Set task: Exactly reproduce each line of the listing that follows.

====== Data lines ======

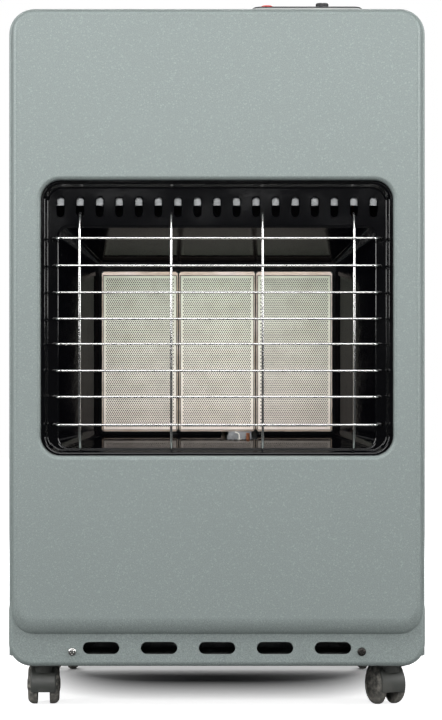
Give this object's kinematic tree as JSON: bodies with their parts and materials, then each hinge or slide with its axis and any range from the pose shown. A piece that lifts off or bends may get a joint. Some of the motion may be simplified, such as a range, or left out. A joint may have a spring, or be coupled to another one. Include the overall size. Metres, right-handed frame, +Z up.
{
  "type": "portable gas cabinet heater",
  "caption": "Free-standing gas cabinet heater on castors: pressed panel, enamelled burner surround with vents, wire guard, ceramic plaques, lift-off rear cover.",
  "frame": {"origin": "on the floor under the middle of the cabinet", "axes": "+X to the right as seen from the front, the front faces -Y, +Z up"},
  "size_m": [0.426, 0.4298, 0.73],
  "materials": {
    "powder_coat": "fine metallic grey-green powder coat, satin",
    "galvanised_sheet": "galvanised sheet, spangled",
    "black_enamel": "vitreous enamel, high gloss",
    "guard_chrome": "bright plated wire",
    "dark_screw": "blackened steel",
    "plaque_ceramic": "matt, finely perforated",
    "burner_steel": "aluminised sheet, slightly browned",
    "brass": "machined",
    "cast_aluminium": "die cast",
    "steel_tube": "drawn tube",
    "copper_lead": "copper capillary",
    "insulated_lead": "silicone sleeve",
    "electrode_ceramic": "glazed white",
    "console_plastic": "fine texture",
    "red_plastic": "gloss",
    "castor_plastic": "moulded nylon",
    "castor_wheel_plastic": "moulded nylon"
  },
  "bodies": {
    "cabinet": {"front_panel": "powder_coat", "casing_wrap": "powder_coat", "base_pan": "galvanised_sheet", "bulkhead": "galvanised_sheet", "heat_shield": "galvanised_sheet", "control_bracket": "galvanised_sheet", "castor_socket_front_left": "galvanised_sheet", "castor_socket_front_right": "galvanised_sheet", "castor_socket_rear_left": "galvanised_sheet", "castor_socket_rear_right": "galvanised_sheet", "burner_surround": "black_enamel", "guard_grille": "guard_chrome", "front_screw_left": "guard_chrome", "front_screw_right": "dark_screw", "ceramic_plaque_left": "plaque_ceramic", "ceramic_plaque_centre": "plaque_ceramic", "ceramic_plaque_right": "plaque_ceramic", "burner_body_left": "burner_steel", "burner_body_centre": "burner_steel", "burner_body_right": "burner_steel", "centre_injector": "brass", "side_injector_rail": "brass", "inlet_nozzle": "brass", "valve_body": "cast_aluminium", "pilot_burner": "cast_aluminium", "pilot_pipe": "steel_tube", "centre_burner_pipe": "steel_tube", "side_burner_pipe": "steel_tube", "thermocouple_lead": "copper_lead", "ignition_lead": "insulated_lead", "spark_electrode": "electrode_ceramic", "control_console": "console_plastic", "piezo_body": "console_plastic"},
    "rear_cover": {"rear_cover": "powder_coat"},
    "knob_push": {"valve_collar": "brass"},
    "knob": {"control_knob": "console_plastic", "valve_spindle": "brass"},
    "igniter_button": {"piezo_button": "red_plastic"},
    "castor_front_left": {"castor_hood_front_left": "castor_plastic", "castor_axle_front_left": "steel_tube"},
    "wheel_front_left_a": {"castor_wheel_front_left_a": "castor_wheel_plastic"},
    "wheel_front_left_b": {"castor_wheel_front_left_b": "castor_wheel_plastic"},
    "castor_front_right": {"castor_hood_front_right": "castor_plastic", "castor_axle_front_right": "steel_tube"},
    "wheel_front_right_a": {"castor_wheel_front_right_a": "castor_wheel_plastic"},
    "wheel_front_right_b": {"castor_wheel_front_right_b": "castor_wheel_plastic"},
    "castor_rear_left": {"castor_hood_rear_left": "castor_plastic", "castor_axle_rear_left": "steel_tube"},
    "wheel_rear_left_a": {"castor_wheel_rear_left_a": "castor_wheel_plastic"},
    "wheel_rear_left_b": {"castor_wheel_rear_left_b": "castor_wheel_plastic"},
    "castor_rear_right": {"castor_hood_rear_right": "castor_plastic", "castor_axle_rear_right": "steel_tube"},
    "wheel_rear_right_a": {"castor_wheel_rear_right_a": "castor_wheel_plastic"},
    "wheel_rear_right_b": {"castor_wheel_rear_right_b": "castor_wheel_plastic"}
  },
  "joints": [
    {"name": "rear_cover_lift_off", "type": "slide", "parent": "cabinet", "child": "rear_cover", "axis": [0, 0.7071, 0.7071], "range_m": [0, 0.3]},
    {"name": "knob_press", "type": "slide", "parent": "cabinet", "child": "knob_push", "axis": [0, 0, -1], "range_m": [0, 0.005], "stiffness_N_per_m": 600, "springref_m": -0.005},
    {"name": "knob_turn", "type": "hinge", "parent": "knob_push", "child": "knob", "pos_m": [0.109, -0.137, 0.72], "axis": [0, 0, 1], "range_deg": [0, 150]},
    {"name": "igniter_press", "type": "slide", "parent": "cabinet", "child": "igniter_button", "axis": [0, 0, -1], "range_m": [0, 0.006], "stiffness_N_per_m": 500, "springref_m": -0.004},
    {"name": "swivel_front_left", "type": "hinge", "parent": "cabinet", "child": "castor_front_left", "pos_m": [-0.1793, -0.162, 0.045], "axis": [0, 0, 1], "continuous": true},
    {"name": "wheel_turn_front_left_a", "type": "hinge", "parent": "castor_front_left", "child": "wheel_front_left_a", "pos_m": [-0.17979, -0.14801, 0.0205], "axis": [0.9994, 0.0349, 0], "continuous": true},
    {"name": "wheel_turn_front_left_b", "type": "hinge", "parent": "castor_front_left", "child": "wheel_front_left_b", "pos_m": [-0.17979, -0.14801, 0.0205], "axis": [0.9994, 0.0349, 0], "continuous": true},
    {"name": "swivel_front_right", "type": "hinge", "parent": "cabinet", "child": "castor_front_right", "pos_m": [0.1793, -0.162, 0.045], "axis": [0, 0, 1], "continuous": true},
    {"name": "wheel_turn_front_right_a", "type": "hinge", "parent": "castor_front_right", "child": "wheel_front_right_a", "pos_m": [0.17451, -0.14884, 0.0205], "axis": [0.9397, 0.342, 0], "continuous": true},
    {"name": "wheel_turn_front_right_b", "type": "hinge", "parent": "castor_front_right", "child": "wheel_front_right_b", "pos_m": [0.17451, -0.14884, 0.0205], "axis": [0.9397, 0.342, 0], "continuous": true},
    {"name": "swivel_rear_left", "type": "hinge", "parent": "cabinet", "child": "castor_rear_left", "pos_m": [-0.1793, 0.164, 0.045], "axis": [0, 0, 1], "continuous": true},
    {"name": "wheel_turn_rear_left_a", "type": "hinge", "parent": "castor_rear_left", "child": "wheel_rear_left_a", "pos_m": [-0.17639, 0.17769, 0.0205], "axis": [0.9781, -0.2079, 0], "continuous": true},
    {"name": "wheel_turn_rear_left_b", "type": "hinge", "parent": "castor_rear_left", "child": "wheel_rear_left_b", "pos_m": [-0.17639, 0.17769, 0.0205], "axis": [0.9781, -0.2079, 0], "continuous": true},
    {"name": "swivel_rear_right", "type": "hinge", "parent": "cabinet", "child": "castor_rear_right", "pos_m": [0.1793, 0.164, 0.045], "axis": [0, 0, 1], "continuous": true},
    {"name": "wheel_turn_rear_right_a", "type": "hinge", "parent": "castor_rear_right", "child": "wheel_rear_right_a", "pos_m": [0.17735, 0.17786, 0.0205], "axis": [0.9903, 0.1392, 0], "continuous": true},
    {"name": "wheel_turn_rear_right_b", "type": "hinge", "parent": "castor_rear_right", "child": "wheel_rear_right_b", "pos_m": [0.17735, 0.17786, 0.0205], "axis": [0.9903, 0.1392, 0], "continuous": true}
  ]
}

======

Solution below:
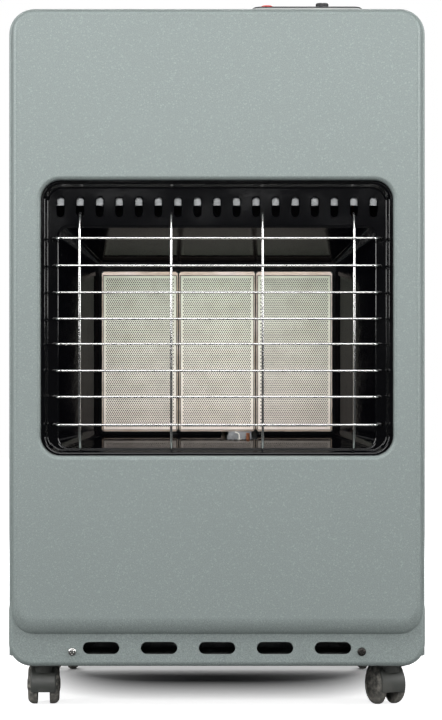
Give this object's kinematic tree as JSON: bodies with their parts and materials, then each hinge or slide with its axis and any range from the pose shown. A piece that lifts off or bends may get a joint. Some of the motion may be simplified, such as a range, or left out. A joint may have a spring, or be coupled to another one. Include the overall size. Metres, right-handed frame, +Z up.
{
  "type": "portable gas cabinet heater",
  "caption": "Free-standing gas cabinet heater on castors: pressed panel, enamelled burner surround with vents, wire guard, ceramic plaques, lift-off rear cover.",
  "frame": {"origin": "on the floor under the middle of the cabinet", "axes": "+X to the right as seen from the front, the front faces -Y, +Z up"},
  "size_m": [0.426, 0.4298, 0.73],
  "materials": {
    "powder_coat": "fine metallic grey-green powder coat, satin",
    "galvanised_sheet": "galvanised sheet, spangled",
    "black_enamel": "vitreous enamel, high gloss",
    "guard_chrome": "bright plated wire",
    "dark_screw": "blackened steel",
    "plaque_ceramic": "matt, finely perforated",
    "burner_steel": "aluminised sheet, slightly browned",
    "brass": "machined",
    "cast_aluminium": "die cast",
    "steel_tube": "drawn tube",
    "copper_lead": "copper capillary",
    "insulated_lead": "silicone sleeve",
    "electrode_ceramic": "glazed white",
    "console_plastic": "fine texture",
    "red_plastic": "gloss",
    "castor_plastic": "moulded nylon",
    "castor_wheel_plastic": "moulded nylon"
  },
  "bodies": {
    "cabinet": {"front_panel": "powder_coat", "casing_wrap": "powder_coat", "base_pan": "galvanised_sheet", "bulkhead": "galvanised_sheet", "heat_shield": "galvanised_sheet", "control_bracket": "galvanised_sheet", "castor_socket_front_left": "galvanised_sheet", "castor_socket_front_right": "galvanised_sheet", "castor_socket_rear_left": "galvanised_sheet", "castor_socket_rear_right": "galvanised_sheet", "burner_surround": "black_enamel", "guard_grille": "guard_chrome", "front_screw_left": "guard_chrome", "front_screw_right": "dark_screw", "ceramic_plaque_left": "plaque_ceramic", "ceramic_plaque_centre": "plaque_ceramic", "ceramic_plaque_right": "plaque_ceramic", "burner_body_left": "burner_steel", "burner_body_centre": "burner_steel", "burner_body_right": "burner_steel", "centre_injector": "brass", "side_injector_rail": "brass", "inlet_nozzle": "brass", "valve_body": "cast_aluminium", "pilot_burner": "cast_aluminium", "pilot_pipe": "steel_tube", "centre_burner_pipe": "steel_tube", "side_burner_pipe": "steel_tube", "thermocouple_lead": "copper_lead", "ignition_lead": "insulated_lead", "spark_electrode": "electrode_ceramic", "control_console": "console_plastic", "piezo_body": "console_plastic"},
    "rear_cover": {"rear_cover": "powder_coat"},
    "knob_push": {"valve_collar": "brass"},
    "knob": {"control_knob": "console_plastic", "valve_spindle": "brass"},
    "igniter_button": {"piezo_button": "red_plastic"},
    "castor_front_left": {"castor_hood_front_left": "castor_plastic", "castor_axle_front_left": "steel_tube"},
    "wheel_front_left_a": {"castor_wheel_front_left_a": "castor_wheel_plastic"},
    "wheel_front_left_b": {"castor_wheel_front_left_b": "castor_wheel_plastic"},
    "castor_front_right": {"castor_hood_front_right": "castor_plastic", "castor_axle_front_right": "steel_tube"},
    "wheel_front_right_a": {"castor_wheel_front_right_a": "castor_wheel_plastic"},
    "wheel_front_right_b": {"castor_wheel_front_right_b": "castor_wheel_plastic"},
    "castor_rear_left": {"castor_hood_rear_left": "castor_plastic", "castor_axle_rear_left": "steel_tube"},
    "wheel_rear_left_a": {"castor_wheel_rear_left_a": "castor_wheel_plastic"},
    "wheel_rear_left_b": {"castor_wheel_rear_left_b": "castor_wheel_plastic"},
    "castor_rear_right": {"castor_hood_rear_right": "castor_plastic", "castor_axle_rear_right": "steel_tube"},
    "wheel_rear_right_a": {"castor_wheel_rear_right_a": "castor_wheel_plastic"},
    "wheel_rear_right_b": {"castor_wheel_rear_right_b": "castor_wheel_plastic"}
  },
  "joints": [
    {"name": "rear_cover_lift_off", "type": "slide", "parent": "cabinet", "child": "rear_cover", "axis": [0, 0.7071, 0.7071], "range_m": [0, 0.3]},
    {"name": "knob_press", "type": "slide", "parent": "cabinet", "child": "knob_push", "axis": [0, 0, -1], "range_m": [0, 0.005], "stiffness_N_per_m": 600, "springref_m": -0.005},
    {"name": "knob_turn", "type": "hinge", "parent": "knob_push", "child": "knob", "pos_m": [0.109, -0.137, 0.72], "axis": [0, 0, 1], "range_deg": [0, 150]},
    {"name": "igniter_press", "type": "slide", "parent": "cabinet", "child": "igniter_button", "axis": [0, 0, -1], "range_m": [0, 0.006], "stiffness_N_per_m": 500, "springref_m": -0.004},
    {"name": "swivel_front_left", "type": "hinge", "parent": "cabinet", "child": "castor_front_left", "pos_m": [-0.1793, -0.162, 0.045], "axis": [0, 0, 1], "continuous": true},
    {"name": "wheel_turn_front_left_a", "type": "hinge", "parent": "castor_front_left", "child": "wheel_front_left_a", "pos_m": [-0.17979, -0.14801, 0.0205], "axis": [0.9994, 0.0349, 0], "continuous": true},
    {"name": "wheel_turn_front_left_b", "type": "hinge", "parent": "castor_front_left", "child": "wheel_front_left_b", "pos_m": [-0.17979, -0.14801, 0.0205], "axis": [0.9994, 0.0349, 0], "continuous": true},
    {"name": "swivel_front_right", "type": "hinge", "parent": "cabinet", "child": "castor_front_right", "pos_m": [0.1793, -0.162, 0.045], "axis": [0, 0, 1], "continuous": true},
    {"name": "wheel_turn_front_right_a", "type": "hinge", "parent": "castor_front_right", "child": "wheel_front_right_a", "pos_m": [0.17451, -0.14884, 0.0205], "axis": [0.9397, 0.342, 0], "continuous": true},
    {"name": "wheel_turn_front_right_b", "type": "hinge", "parent": "castor_front_right", "child": "wheel_front_right_b", "pos_m": [0.17451, -0.14884, 0.0205], "axis": [0.9397, 0.342, 0], "continuous": true},
    {"name": "swivel_rear_left", "type": "hinge", "parent": "cabinet", "child": "castor_rear_left", "pos_m": [-0.1793, 0.164, 0.045], "axis": [0, 0, 1], "continuous": true},
    {"name": "wheel_turn_rear_left_a", "type": "hinge", "parent": "castor_rear_left", "child": "wheel_rear_left_a", "pos_m": [-0.17639, 0.17769, 0.0205], "axis": [0.9781, -0.2079, 0], "continuous": true},
    {"name": "wheel_turn_rear_left_b", "type": "hinge", "parent": "castor_rear_left", "child": "wheel_rear_left_b", "pos_m": [-0.17639, 0.17769, 0.0205], "axis": [0.9781, -0.2079, 0], "continuous": true},
    {"name": "swivel_rear_right", "type": "hinge", "parent": "cabinet", "child": "castor_rear_right", "pos_m": [0.1793, 0.164, 0.045], "axis": [0, 0, 1], "continuous": true},
    {"name": "wheel_turn_rear_right_a", "type": "hinge", "parent": "castor_rear_right", "child": "wheel_rear_right_a", "pos_m": [0.17735, 0.17786, 0.0205], "axis": [0.9903, 0.1392, 0], "continuous": true},
    {"name": "wheel_turn_rear_right_b", "type": "hinge", "parent": "castor_rear_right", "child": "wheel_rear_right_b", "pos_m": [0.17735, 0.17786, 0.0205], "axis": [0.9903, 0.1392, 0], "continuous": true}
  ]
}